Assimilation is one solution, but in our multi-culti era, it tends to be viewed as a form of cultural imperialism on the part of the dominant group. (And if assimilation were fully successful the benefits of diversity would also be lost; but assimilation is almost never that complete.) The old Contact Hypothesis said that if you throw initially hostile groups together they will gradually learn to like each other due to the increase in acquaintance. That idea was highly naive; sometimes when groups interact they find out they like each other even less than they thought. One modification of the theory was to specify that contact leads to increased liking only if interactants have approximately equal status. So putting a black public housing project in the middle of a white middle-class neighborhood will likely not produce enhanced inter-racial acceptance. But equal status is no magic bullet; much data suggests that while it may be a necessary condition, it's not sufficient.

An important additional proviso may be that equal-status contact increases acceptance only if it involves mutual engagement in some kind of cooperative effort toward shared goals. So for example in a multi-ethnic neighborhood with a teenage mischief problem, which each group is blaming on the others' kids, mutual acceptance would be increased by an anti-crime effort (neighborhood patrols, etc.) that drew on all the groups that make up the community; smart leadership would make sure those patrols were mixed.

The larger point is that there is no easy, automatic way to make initially hostile or mutually-suspicious groups come to accept and like each other.
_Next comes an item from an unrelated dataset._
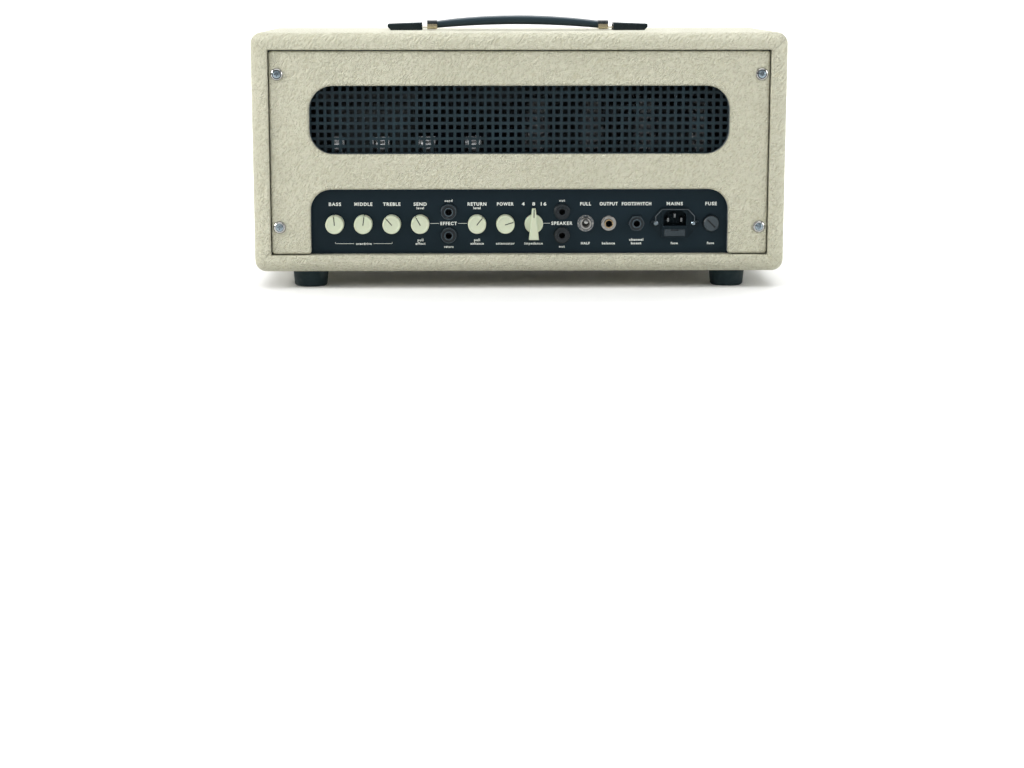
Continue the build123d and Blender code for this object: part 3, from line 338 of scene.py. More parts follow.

People prefer their own, and it takes deliberate measures to overcome that as much as it can be overcome. Where such measures aren't taken, what Putnam found is exactly what you'd expect to find. Unfortunately, the rather mindlessly idealistic version of multiculturalism that is most common today makes it less likely that the problem of inter-group acceptance will be approached seriously and systematically. That's because what I termed "vacuously celebratory" multiculturalism romanticizes cultural differences, and treats them as if they were non-problematic. That's a mistake.